Are there more towers in nighttime use east of St. Louis, Missouri, or west of St. Louis?

East of St. Louis, there are 4427 towers in use during nighttime hours. 3450 towers are used west of St. Louis.

Which station has the most augmentations?

Nine stations have 28 augmentations. Among them again is KFXR-1190, Dallas, Texas. I think KFXR-1190 should be considered for the record here. It is the station with the most towers (12) and tied with 8 others with the most augmentations.

I was thinking about ground radials this morning, which are the (generally) buried wires that are placed under broadcast towers to create the artificial ground that they operate over. Usually broadcast towers must have at least 90 quarter-wave length wires, and as many as 120 or more. Seeing as how we know the number of broadcast towers used in nighttime operation, the following question occurred to me:

If we assume 120 radials under each tower, how many total ground radials are in use?

Answer: 945,240. Almost a million radials.

Using an average length of 245 feet for each radial (a quarter wave length at 1000 KHz), how may feet of radials lie under mediumwave broadcast towers in the US?

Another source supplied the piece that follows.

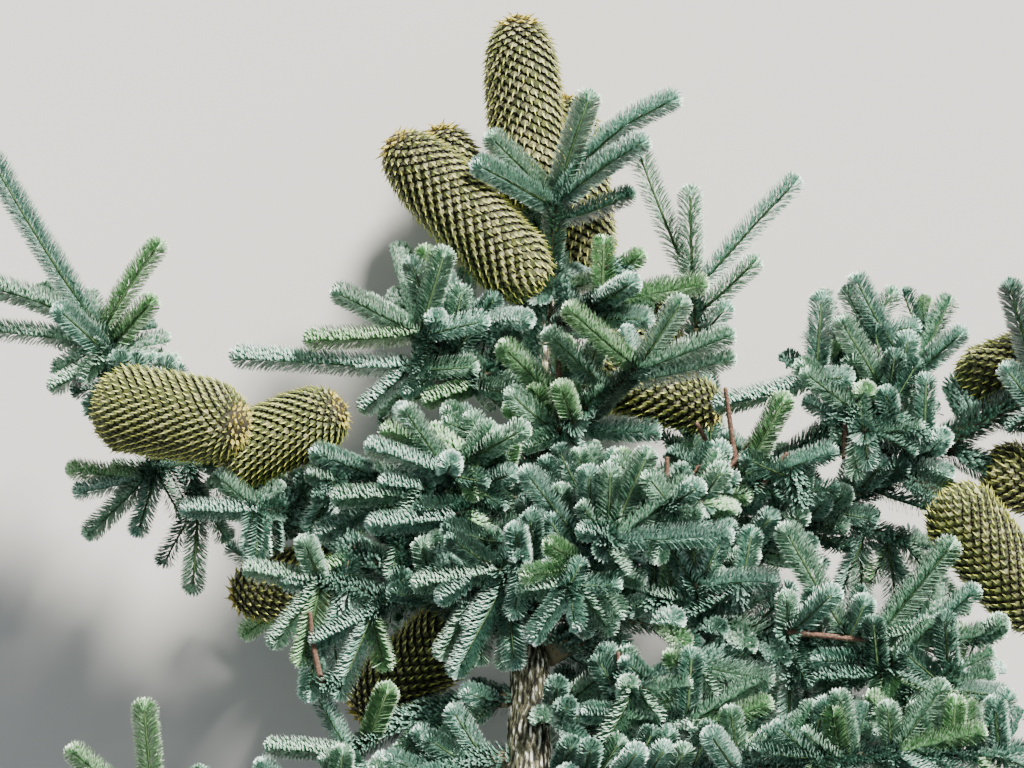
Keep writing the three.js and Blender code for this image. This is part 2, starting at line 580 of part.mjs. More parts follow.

231,583,800 feet. That is 43,860 miles of wire, enough to encircle the world almost two times. Time to buy stock in copper.

Hope you have enjoyed this series. For more mediumwave oddities on RADIO-TIMETRAVELLER, see the Tower Talk article.

The WWVA-1170 towers after the August 4th, 2010 storm.

2 comments:

Stephen said...

I wonder if you've checked out KFBK-1530 Sacramento, CA's towers? I think what they use is quite interesting.

http://www.fybush.com/sites/2005/site-051028.html

Here near San Diego, CA, I've been able to hear them at midday in winter on a few occasions.

Radio-Timetraveller said...

Hi Stephen,

Had a look at the article. Interesting setup. Thanks for posting.